When a friend arrived, Derek was smiling and said, "I need my phone. I'm looking for my phone."
"What, you need to get ahold of your family?"
"No, my family's here. I need to find a new diesel. I'm looking for a new diesel. That truck's totaled."
His hunting prowess was displayed both in his kills and in the tales he told.
His brother, Trevor remembers being out with him one time bow hunting and they were talking on radios. Neither had seen anything. Five minutes later, Derek radios, "I just killed a buck."
Trevor was incredulous. Five minutes ago, there was nothing, and now you're saying you killed a buck? "Yeah, dude, I put my radio down and looked down and there was this buck right under my stand. I put the radio down and picked up my bow and I shot him."
Sure enough, when Trevor came over to Derek's location, there was Derek cradling a big rack.
"Another time he asked me, 'how many did you see?' I said, 'one or two,' and he said, 'I had this whole herd come right under my stand. There was like this 10-point and then this 12-point right next to him.' 'Why didn't you shoot? 'Well, that's the thing ...' and there was always a story."
"There was always a story," added his mother Karen Lashbrook.
Which brings us to the story of the woodchuck on Cockram Road.
Derek and some friends were out riding around in a red Neon when Derek spotted a woodchuck by the side of the road. He wanted to shoot it, and Trebor asked, "well, what's your plan."
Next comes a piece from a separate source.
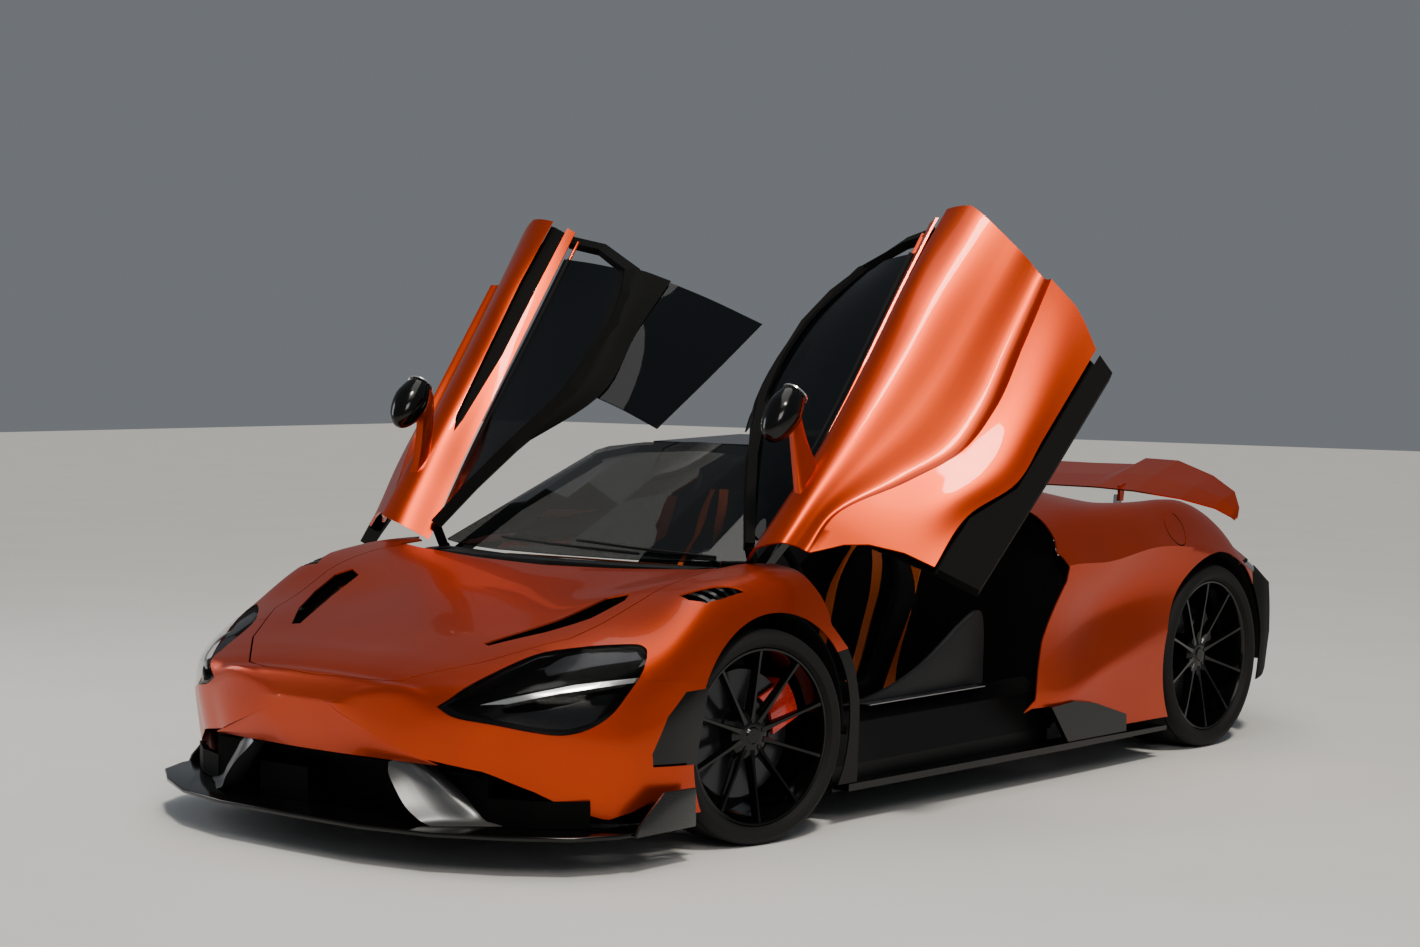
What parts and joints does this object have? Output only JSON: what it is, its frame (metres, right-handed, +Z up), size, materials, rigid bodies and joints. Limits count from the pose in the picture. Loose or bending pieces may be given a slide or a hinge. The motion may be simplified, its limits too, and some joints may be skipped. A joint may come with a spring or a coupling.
{
  "type": "mid-engined sports car with upswept doors",
  "caption": "Low two-seat mid-engined sports car with upswept doors standing open, a splitter and a rear wing.",
  "frame": {"origin": "on the ground below the middle of the overall length and width, as it stands parked", "axes": "+Z up, the nose points to -Y, the car's own left side is +X"},
  "size_m": [2.9246, 4.6, 1.9571],
  "materials": {
    "paint": "candy orange clear coat",
    "gloss_black": "gloss",
    "gloss_black_metal": "gloss black",
    "black_plastic": "satin",
    "carbon": "satin carbon",
    "glass": "tinted",
    "lamp": "clear over black",
    "tail_lamp": "gloss",
    "steel": "satin",
    "cast_metal": "cast",
    "trim": "suede",
    "tyre": "rubber"
  },
  "bodies": {
    "body": {"tub": "carbon", "roof_frame": "carbon", "windscreen": "glass", "scuttle": "black_plastic", "front_bumper": "paint", "splitter": "gloss_black", "intake_insert": "black_plastic", "headlamps": "lamp", "fenders": "paint", "luggage_well": "black_plastic", "engine": "cast_metal", "engine_cover": "gloss_black", "quarters": "paint", "rear_bumper": "gloss_black", "diffuser": "gloss_black", "exhaust": "steel", "tail_lamps": "tail_lamp", "side_skirts": "gloss_black", "seats": "trim", "dashboard": "trim", "steering_wheel": "trim", "rear_carriers": "steel", "suspension_arms": "steel", "wing_stays": "steel"},
    "bonnet": {"bonnet": "paint"},
    "wing": {"wing": "paint"},
    "door_left": {"door_skin_left": "paint", "door_frame_left": "carbon", "door_glass_left": "glass", "door_mirror_left": "paint"},
    "steer_left": {"carrier_front_left": "steel"},
    "door_right": {"door_skin_right": "paint", "door_frame_right": "carbon", "door_glass_right": "glass", "door_mirror_right": "paint"},
    "steer_right": {"carrier_front_right": "steel"},
    "wheel_front_left": {"tyre_front_left": "tyre", "rim_front_left": "gloss_black_metal"},
    "wheel_front_right": {"tyre_front_right": "tyre", "rim_front_right": "gloss_black_metal"},
    "wheel_rear_left": {"tyre_rear_left": "tyre", "rim_rear_left": "gloss_black_metal"},
    "wheel_rear_right": {"tyre_rear_right": "tyre", "rim_rear_right": "gloss_black_metal"}
  },
  "joints": [
    {"name": "door_left_close", "type": "hinge", "parent": "body", "child": "door_left", "pos_m": [0.1174, -0.3262, 1.1811], "axis": [-0.5954, 0.6927, 0.4069], "range_deg": [0, 68.34]},
    {"name": "door_right_close", "type": "hinge", "parent": "body", "child": "door_right", "pos_m": [-0.1174, -0.3262, 1.1811], "axis": [-0.5954, -0.6927, -0.4069], "range_deg": [0, 68.34]},
    {"name": "bonnet_open", "type": "hinge", "parent": "body", "child": "bonnet", "pos_m": [0, -1.137, 0.788], "axis": [-1, 0, 0], "range_deg": [0, 45]},
    {"name": "wing_tilt", "type": "hinge", "parent": "body", "child": "wing", "pos_m": [0, 1.8, 0.9], "axis": [1, 0, 0], "range_deg": [0, 30]},
    {"name": "steer_left", "type": "hinge", "parent": "body", "child": "steer_left", "pos_m": [0.753, -1.215, 0.325], "axis": [0, 0, 1], "range_deg": [-20.67, 39.33]},
    {"name": "steer_right", "type": "hinge", "parent": "body", "child": "steer_right", "pos_m": [-0.753, -1.215, 0.325], "axis": [0, 0, 1], "range_deg": [-20.67, 39.33]},
    {"name": "spin_front_left", "type": "hinge", "parent": "steer_left", "child": "wheel_front_left", "pos_m": [0.82701, -1.22716, 0.325], "axis": [0.9868, -0.1621, 0], "continuous": true},
    {"name": "spin_front_right", "type": "hinge", "parent": "steer_right", "child": "wheel_front_right", "pos_m": [-0.82701, -1.20284, 0.325], "axis": [0.9868, -0.1621, 0], "continuous": true},
    {"name": "spin_rear_left", "type": "hinge", "parent": "body", "child": "wheel_rear_left", "pos_m": [0.7945, 1.455, 0.345], "axis": [1, 0, 0], "continuous": true},
    {"name": "spin_rear_right", "type": "hinge", "parent": "body", "child": "wheel_rear_right", "pos_m": [-0.7945, 1.455, 0.345], "axis": [1, 0, 0], "continuous": true}
  ],
  "couplings": [
    {"joint": "steer_right", "follows": "steer_left", "ratio": 1}
  ]
}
Derek wouldn't say, but Trevor said, "He always had a plan. He just wouldn't always tell you."
So they drive by and pull along side the woodchuck. Derek pulls out his gun and starts blasting. Bang, bang, bang.
Just then, the driver looks in the rear view mirror and there's a car behind them. "He's grabbing all the gears," Trevor says of the driver.
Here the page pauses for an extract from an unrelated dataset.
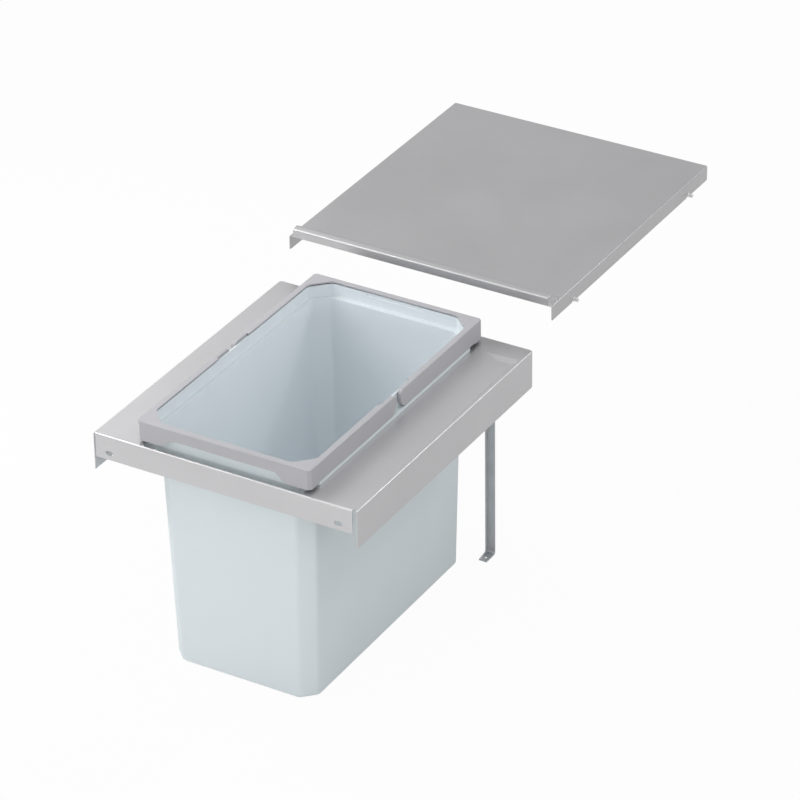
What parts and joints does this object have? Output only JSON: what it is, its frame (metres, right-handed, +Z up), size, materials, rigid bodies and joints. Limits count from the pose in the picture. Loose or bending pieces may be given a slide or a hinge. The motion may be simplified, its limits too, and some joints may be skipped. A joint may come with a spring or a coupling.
{
  "type": "built-in pull-out recycling bin",
  "caption": "Pull-out bin: folded steel frame with support struts, a lift-out plastic bucket with swing handles, and a separate steel cover plate hung on cabinet pegs.",
  "frame": {"origin": "midway between the two fixing slots, on the outer face of the frame's front flange", "axes": "+Z up, -Y to the front, where the cabinet door is, +X to the right seen from the front"},
  "size_m": [0.425, 0.9635, 0.4049],
  "materials": {
    "frame_steel": "satin silver coating",
    "cover_steel": "satin silver coating",
    "strut_steel": "zinc-plated",
    "bucket_plastic": "fine satin",
    "handle_plastic": "fine satin"
  },
  "bodies": {
    "cabinet_pegs": {"cover_peg_front_left": "strut_steel", "cover_peg_front_right": "strut_steel", "cover_peg_rear_left": "strut_steel", "cover_peg_rear_right": "strut_steel"},
    "cover": {"cover_plate": "cover_steel"},
    "frame": {"pullout_frame": "frame_steel", "strut_left": "strut_steel", "strut_right": "strut_steel", "strut_rivets_left": "strut_steel", "strut_rivets_right": "strut_steel"},
    "bucket": {"bucket": "bucket_plastic"},
    "front_handle": {"front_handle": "handle_plastic"},
    "rear_handle": {"rear_handle": "handle_plastic"}
  },
  "joints": [
    {"name": "pull_out", "type": "slide", "parent": "cabinet_pegs", "child": "frame", "axis": [0, -1, 0], "range_m": [-0.5, 0]},
    {"name": "cover_lift", "type": "slide", "parent": "cabinet_pegs", "child": "cover", "axis": [0, 0, 1], "range_m": [0, 0.05]},
    {"name": "bucket_lift", "type": "slide", "parent": "frame", "child": "bucket", "axis": [0, 0, 1], "range_m": [0, 0.37]},
    {"name": "front_handle_swing", "type": "hinge", "parent": "bucket", "child": "front_handle", "pos_m": [-0.0027, 0.21005, 0.045], "axis": [-1, 0, 0], "range_deg": [0, 90]},
    {"name": "rear_handle_swing", "type": "hinge", "parent": "bucket", "child": "rear_handle", "pos_m": [-0.0027, 0.25005, 0.045], "axis": [1, 0, 0], "range_deg": [0, 90]}
  ]
}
"I'm like, 'Derek, are you crazy?' He's like, 'I think I got him. Let's go back. I think I got him.' I was like, 'We've got to hide the Neon. We've got to get out of town.' I'm like, 'this is absurd. What are you thinking?' I had no idea what he was going to do. I said, 'you're crazy.' He was like, 'No, I know I killed it. We've got to go back.'"
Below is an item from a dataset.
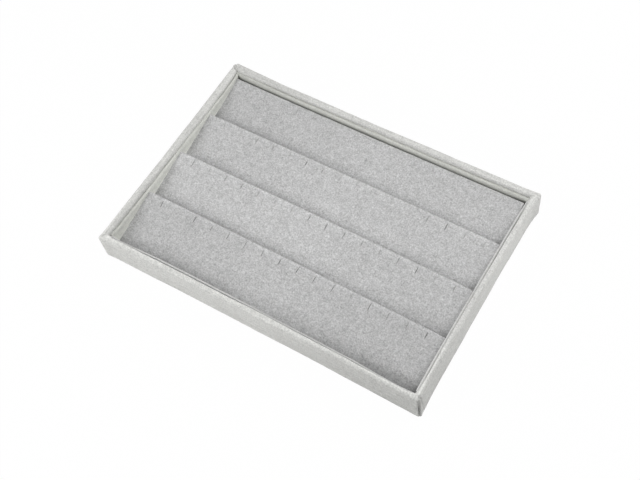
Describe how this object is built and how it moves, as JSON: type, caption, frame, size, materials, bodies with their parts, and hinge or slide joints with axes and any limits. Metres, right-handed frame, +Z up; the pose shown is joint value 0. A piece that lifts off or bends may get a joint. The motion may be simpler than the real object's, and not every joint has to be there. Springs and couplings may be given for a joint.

Amy asks, "is that when the Neon went into hiding?"
"Yup."
Trevor continues, "It was like two months later and I'm with Mr. Pollock, our substitute teacher. We were in the computer lab, and he comes up to me, 'Hey, you don't do any road hunting, do you?'"
"No, I don't road hunt, what are you talking about?"
" 'Craziest story,' he says. He said, 'I was with my wife, we're coming back from the mall, and you know Cockram Road, right?' I'm like, 'oh, no.' He says, 'we're following this little red car and my wife says, 'there's guns in that car,' and this idiot has no idea we're behind him because someone just sticks a gun out the window and he just starts shooting.' "
"I'm like, 'NO WAY!' "
" 'Yeah,' he says, 'it was the craziest thing. He just kept shooting and then all the sudden they must have realized I was behind him because they took off. They had to be doing 100 miles per hour.''
"I'm like, "WOW!, no way.'"
" 'I know you hunt and I thought it might be you, and I said, 'little red car? We don't drive little red cars. We drive pickup trucks.' "
" 'Well, I didn't think it would be you.' "
"No, I never heard of such a thing before."
It was another story that brought peals of laugher from Derek's friends and family.
As the stories wound down, his mother said, "I appreciate all of you being here and sharing in his life. We should remember the good times."
Calling hours are today from 3 to 7 p.m. at H.E. Turner, 51 S. Lake Road Bergen. Derek's funeral is at 3 p.m., Thursday, at the First Presbyterian Church, Bergen.
Ashley Stillwell, Derek's girlfriend, who was a passenger on his bike at the time of the accident Sunday, remains in critical condition at Strong Memorial Hospital. She's been through 17 hours of surgery so far. She did receive visitors yesterday.
Derek Sheldon's family.
Derek Sheldon's close friends. "The Crew" is (not in order): Andy Underhill, Justin Beverly, Jake Maurer, Jamie Maskell, Amy Fagon, Austin Richardson, Mason Muoio, Trevor Wasman, Zachary Gillard, Steven Underhill, Cody Naylor, Evan Cole, Casey Cole, Andy Boyce, Khari Sabb, Josh Lathan, Mike Richard, Shawna Adams, Whitley Stefaniak and Clayton Lovelace.